▶ _AIM OF THE EXERCISE_
Return the records, each one exactly as written.

Object modeling scripts:
+===+

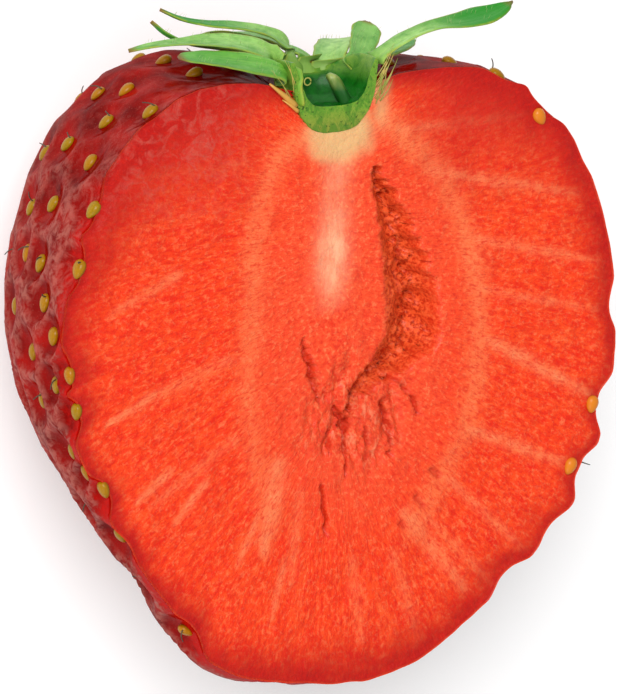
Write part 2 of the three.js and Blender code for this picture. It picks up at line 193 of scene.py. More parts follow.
# The leaves: name, width, outline, curl, how pale, warm and faded each is, points along it from its foot,
# and which way its upper face looks at the foot and at the tip.
SEPALS = (
    ("sepal_left_front", 2.9, "blunt", 0.08, (0.25, 0.75, 0.2),
     ((-4.05, 21.2, 23.85), (-4.85, 21.7, 23.8), (-6.2, 22.1, 23.55), (-8.0, 22.45, 23.2),
      (-9.9, 22.75, 22.8), (-11.7, 22.95, 22.4)), ((-0.3, 0.9, 0.4), (0, 1, 0.15))),
    ("sepal_left_middle", 2.9, "pointed", 0.10, (0.85, 0.35, 0.1),
     ((-3.9, 22.0, 21.75), (-4.8, 22.75, 21.5), (-6.3, 23.2, 20.8), (-8.2, 23.4, 20.0), (-10.2, 23.35, 19.1),
      (-12.0, 23.15, 18.3), (-13.2, 22.85, 17.7)), ((-0.4, 0.9, 0.2), (0, 1, 0))),
    ("sepal_left_upper", 2.3, "pointed", 0.12, (0.8, 0.45, 1.0),
     ((-1.4, 22.0, 19.3), (-2.1, 22.95, 19.0), (-3.2, 23.5, 18.6), (-5.0, 23.9, 18.0), (-7.05, 24.15, 17.5),
      (-8.8, 24.6, 17.1), (-10.3, 25.35, 16.8)), ((-0.4, 0.8, 0.3), (0.31, 0.85, -0.07))),
    ("sepal_left_curled", 2.6, "pointed", 0.12, (0.3, 0.2, 1.0),
     ((-2.9, 21.55, 20.15), (-4.3, 22.15, 19.0), (-6.2, 22.45, 17.8), (-8.0, 22.75, 16.7), (-9.4, 23.4, 15.9),
      (-10.3, 24.3, 15.4)), ((-0.3, 1, -0.2), (0.5, 0.9, 0))),
    ("sepal_back_left", 3.1, "pointed", 0.10, (0.35, 0.2, 0.1),
     ((0.05, 21.35, 18.95), (-0.7, 21.9, 17.7), (-1.9, 22.5, 16.3), (-3.0, 22.7, 14.6), (-4.1, 22.5, 12.8),
      (-4.9, 21.9, 11.2)), ((-0.1, 0.9, -0.4), (-0.1, 1, -0.4))),
    ("sepal_back_blunt", 2.9, "square", 0.08, (1.0, 0.1, 0.0),
     ((1.8, 21.4, 19.2), (2.8, 21.8, 17.9), (3.9, 21.9, 16.5), (4.9, 21.7, 14.9), (5.8, 21.3, 13.3)),
     ((0.1, 0.9, -0.3), (0.2, 0.9, -0.5))),
    ("sepal_back_round", 2.1, "round", 0.08, (0.55, 0.1, 0.0),
     ((3.2, 21.6, 20.7), (3.75, 21.95, 20.15), (4.35, 22.35, 19.5), (4.95, 22.8, 18.7), (5.5, 23.35, 17.9)),
     ((0.2, 0.6, 0.5), (0.2, 0.9, 0.3))),
    ("sepal_right_back", 2.0, "pointed", 0.08, (0.1, 0.2, 0.1),
     ((3.3, 21.7, 22.4), (5.0, 21.7, 21.6), (6.8, 21.8, 20.3), (8.4, 21.9, 18.6), (9.5, 21.7, 17.1)),
     ((0.1, 1, 0), (0.2, 1, -0.15))),
    ("sepal_right_long", 2.5, "twisted", 0.10, (0.95, 0.3, 1.0),
     ((3.1, 21.9, 23.6), (4.0, 22.5, 23.7), (5.4, 23.2, 23.9), (7.4, 23.8, 24.1), (9.8, 24.0, 24.3),
      (12.0, 24.4, 24.2), (13.8, 25.0, 24.0)), ((-0.2, 1, 0), (-0.2, 0.9, 0.3))),
)
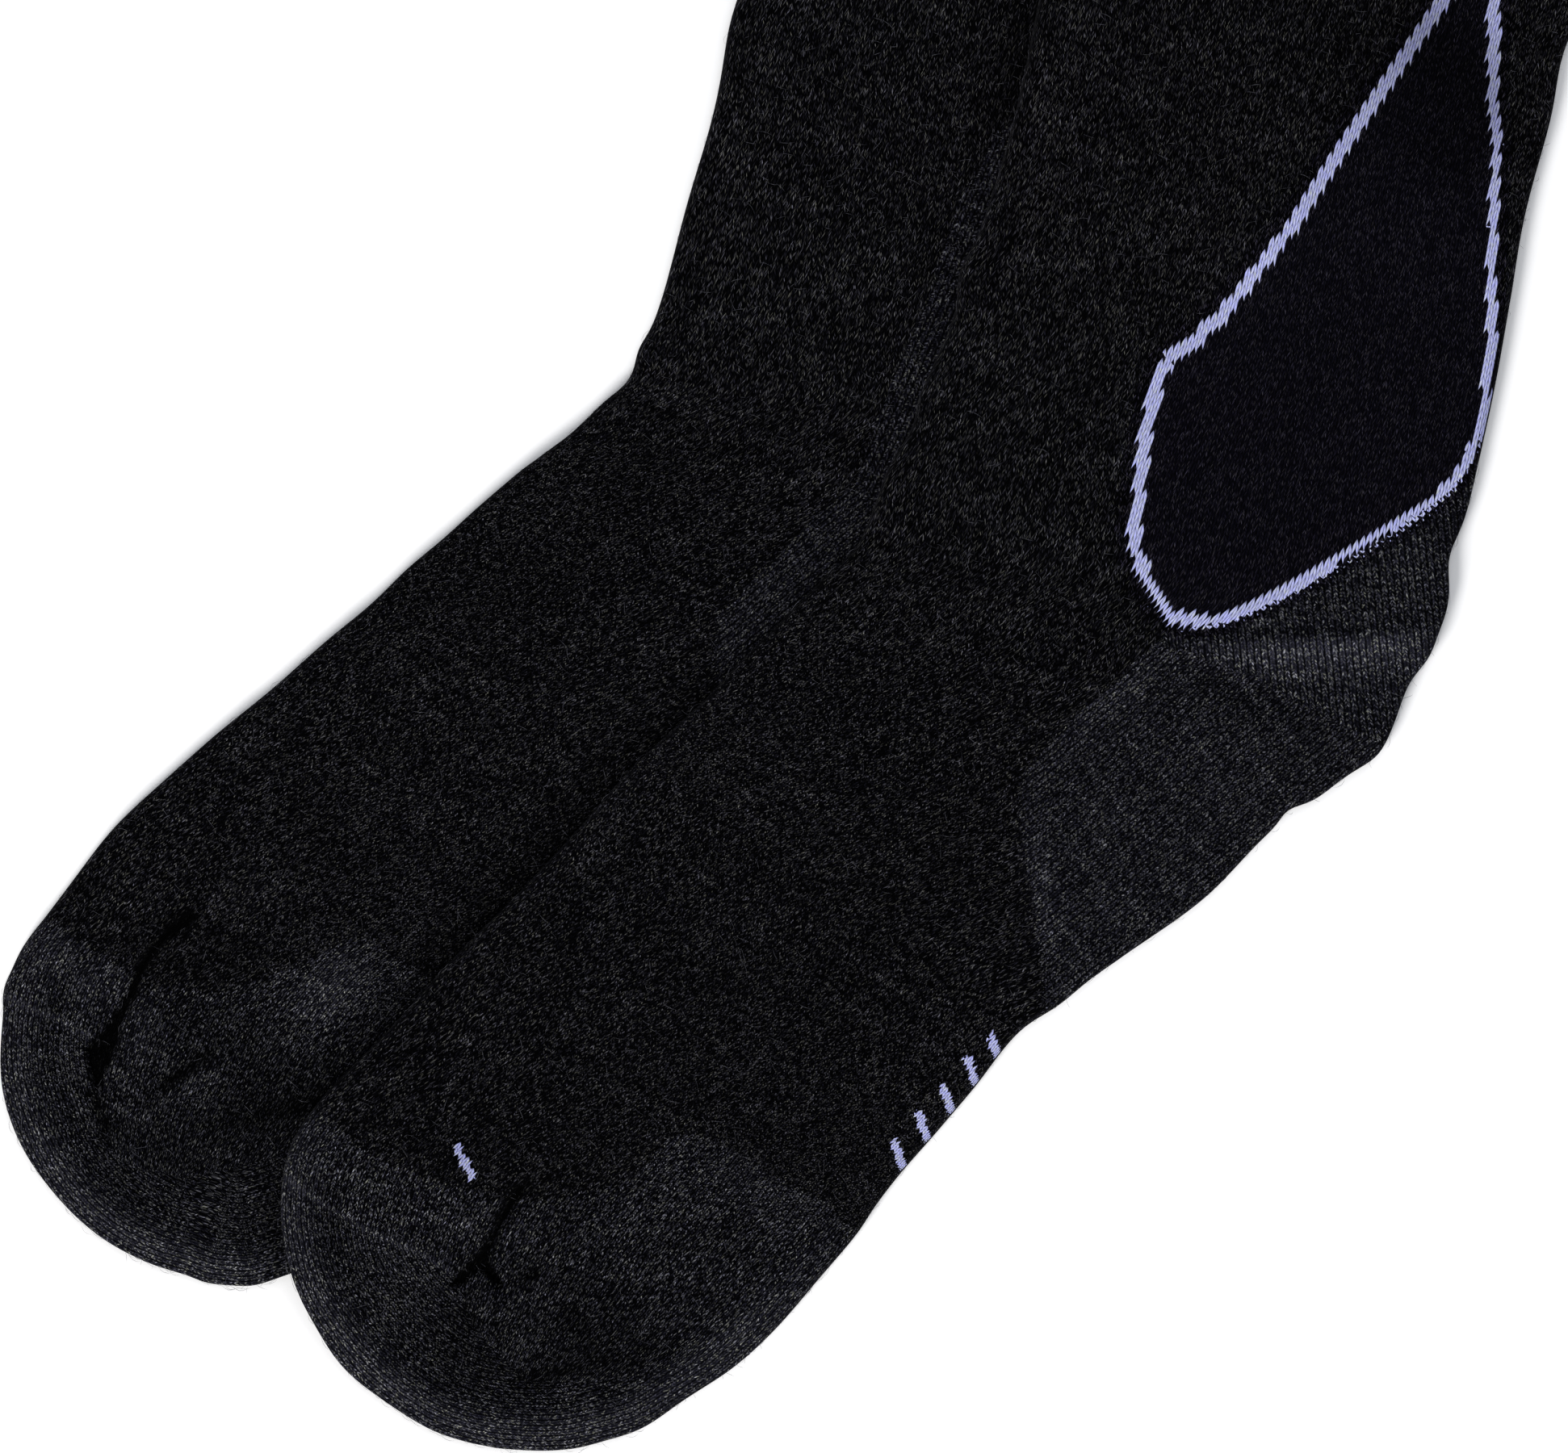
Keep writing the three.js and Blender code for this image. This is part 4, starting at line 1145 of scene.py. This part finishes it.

+===+

▶ _FULL RESPONSE_
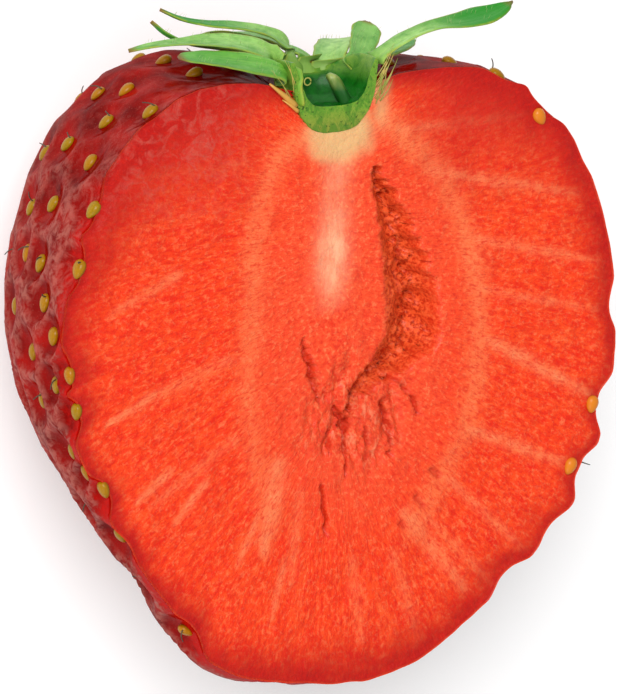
Write part 2 of the three.js and Blender code for this picture. It picks up at line 193 of scene.py. More parts follow.
# The leaves: name, width, outline, curl, how pale, warm and faded each is, points along it from its foot,
# and which way its upper face looks at the foot and at the tip.
SEPALS = (
    ("sepal_left_front", 2.9, "blunt", 0.08, (0.25, 0.75, 0.2),
     ((-4.05, 21.2, 23.85), (-4.85, 21.7, 23.8), (-6.2, 22.1, 23.55), (-8.0, 22.45, 23.2),
      (-9.9, 22.75, 22.8), (-11.7, 22.95, 22.4)), ((-0.3, 0.9, 0.4), (0, 1, 0.15))),
    ("sepal_left_middle", 2.9, "pointed", 0.10, (0.85, 0.35, 0.1),
     ((-3.9, 22.0, 21.75), (-4.8, 22.75, 21.5), (-6.3, 23.2, 20.8), (-8.2, 23.4, 20.0), (-10.2, 23.35, 19.1),
      (-12.0, 23.15, 18.3), (-13.2, 22.85, 17.7)), ((-0.4, 0.9, 0.2), (0, 1, 0))),
    ("sepal_left_upper", 2.3, "pointed", 0.12, (0.8, 0.45, 1.0),
     ((-1.4, 22.0, 19.3), (-2.1, 22.95, 19.0), (-3.2, 23.5, 18.6), (-5.0, 23.9, 18.0), (-7.05, 24.15, 17.5),
      (-8.8, 24.6, 17.1), (-10.3, 25.35, 16.8)), ((-0.4, 0.8, 0.3), (0.31, 0.85, -0.07))),
    ("sepal_left_curled", 2.6, "pointed", 0.12, (0.3, 0.2, 1.0),
     ((-2.9, 21.55, 20.15), (-4.3, 22.15, 19.0), (-6.2, 22.45, 17.8), (-8.0, 22.75, 16.7), (-9.4, 23.4, 15.9),
      (-10.3, 24.3, 15.4)), ((-0.3, 1, -0.2), (0.5, 0.9, 0))),
    ("sepal_back_left", 3.1, "pointed", 0.10, (0.35, 0.2, 0.1),
     ((0.05, 21.35, 18.95), (-0.7, 21.9, 17.7), (-1.9, 22.5, 16.3), (-3.0, 22.7, 14.6), (-4.1, 22.5, 12.8),
      (-4.9, 21.9, 11.2)), ((-0.1, 0.9, -0.4), (-0.1, 1, -0.4))),
    ("sepal_back_blunt", 2.9, "square", 0.08, (1.0, 0.1, 0.0),
     ((1.8, 21.4, 19.2), (2.8, 21.8, 17.9), (3.9, 21.9, 16.5), (4.9, 21.7, 14.9), (5.8, 21.3, 13.3)),
     ((0.1, 0.9, -0.3), (0.2, 0.9, -0.5))),
    ("sepal_back_round", 2.1, "round", 0.08, (0.55, 0.1, 0.0),
     ((3.2, 21.6, 20.7), (3.75, 21.95, 20.15), (4.35, 22.35, 19.5), (4.95, 22.8, 18.7), (5.5, 23.35, 17.9)),
     ((0.2, 0.6, 0.5), (0.2, 0.9, 0.3))),
    ("sepal_right_back", 2.0, "pointed", 0.08, (0.1, 0.2, 0.1),
     ((3.3, 21.7, 22.4), (5.0, 21.7, 21.6), (6.8, 21.8, 20.3), (8.4, 21.9, 18.6), (9.5, 21.7, 17.1)),
     ((0.1, 1, 0), (0.2, 1, -0.15))),
    ("sepal_right_long", 2.5, "twisted", 0.10, (0.95, 0.3, 1.0),
     ((3.1, 21.9, 23.6), (4.0, 22.5, 23.7), (5.4, 23.2, 23.9), (7.4, 23.8, 24.1), (9.8, 24.0, 24.3),
      (12.0, 24.4, 24.2), (13.8, 25.0, 24.0)), ((-0.2, 1, 0), (-0.2, 0.9, 0.3))),
)
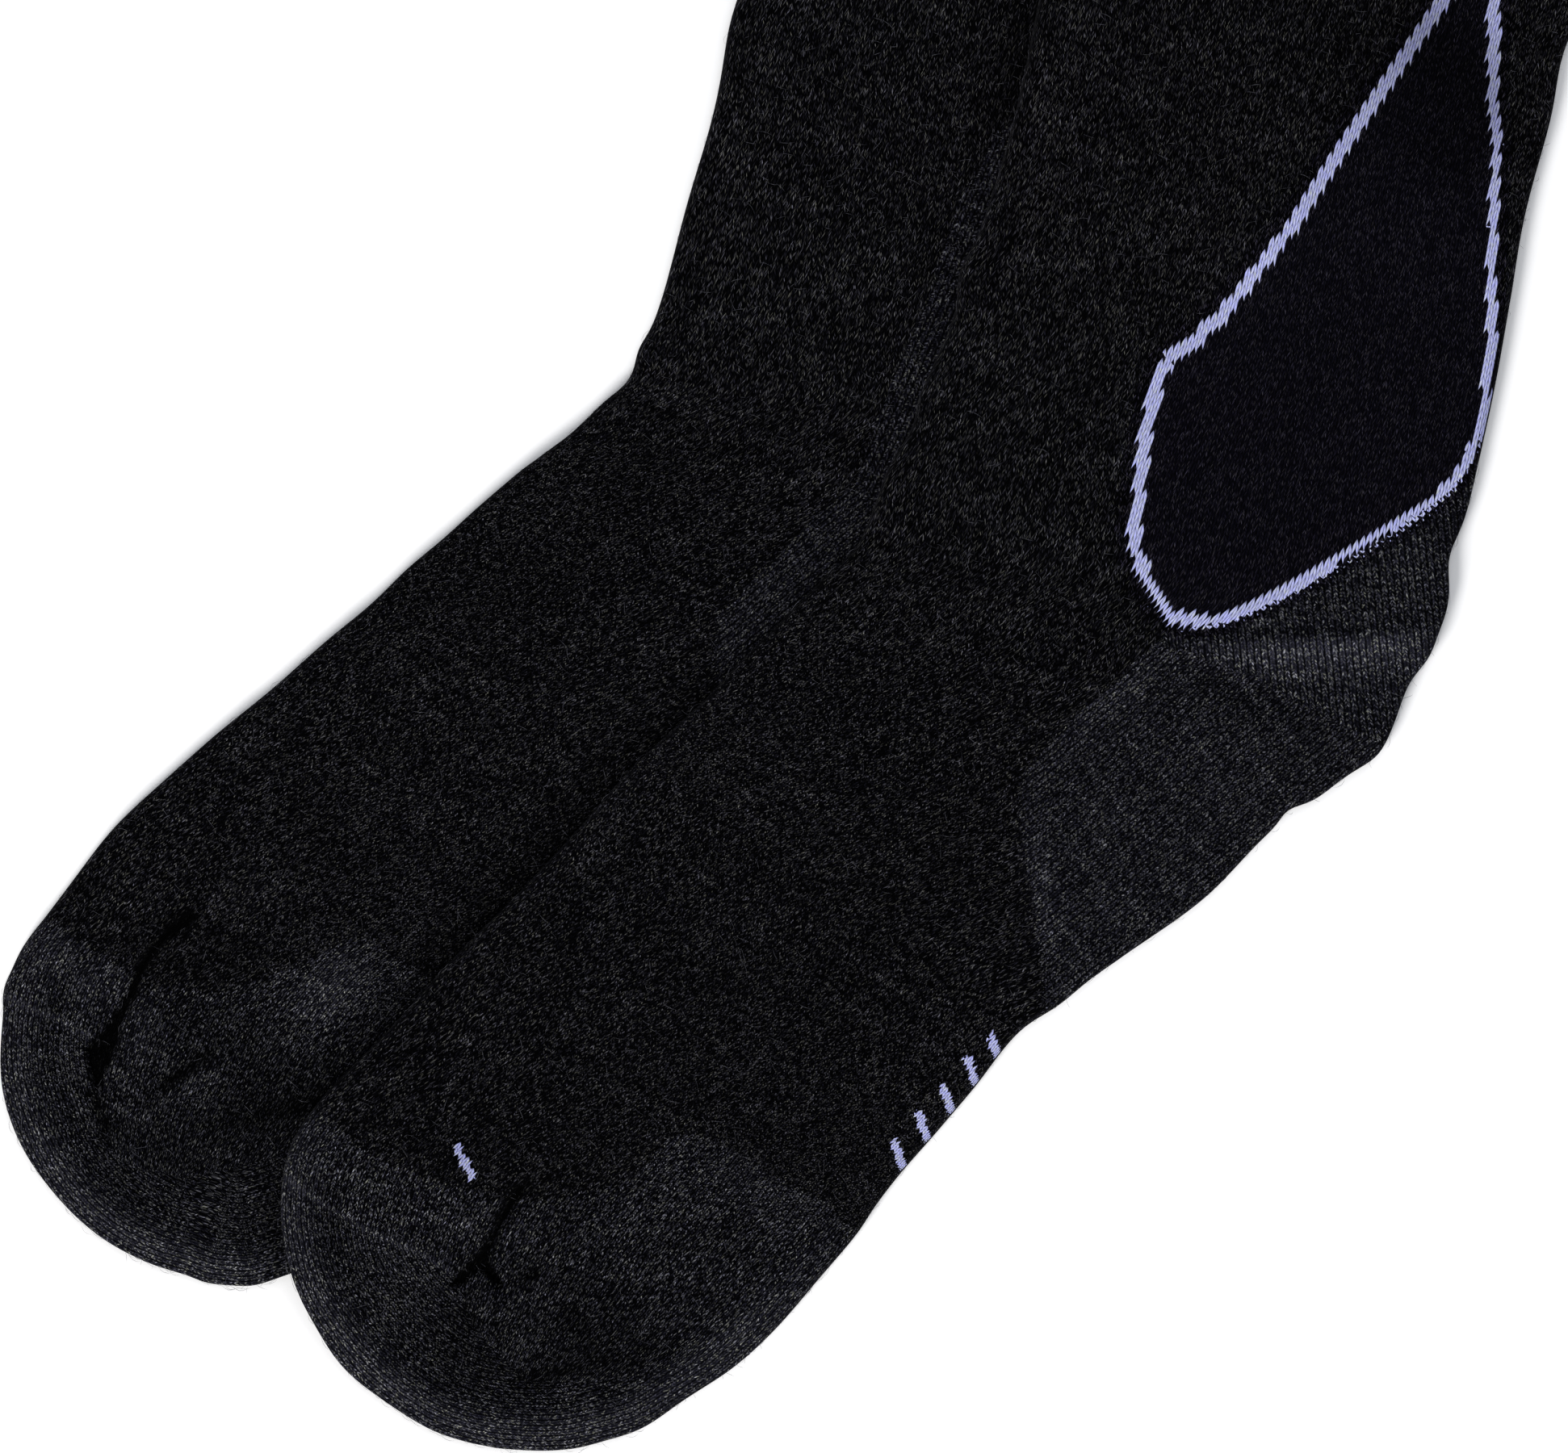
Keep writing the three.js and Blender code for this image. This is part 4, starting at line 1145 of scene.py. This part finishes it.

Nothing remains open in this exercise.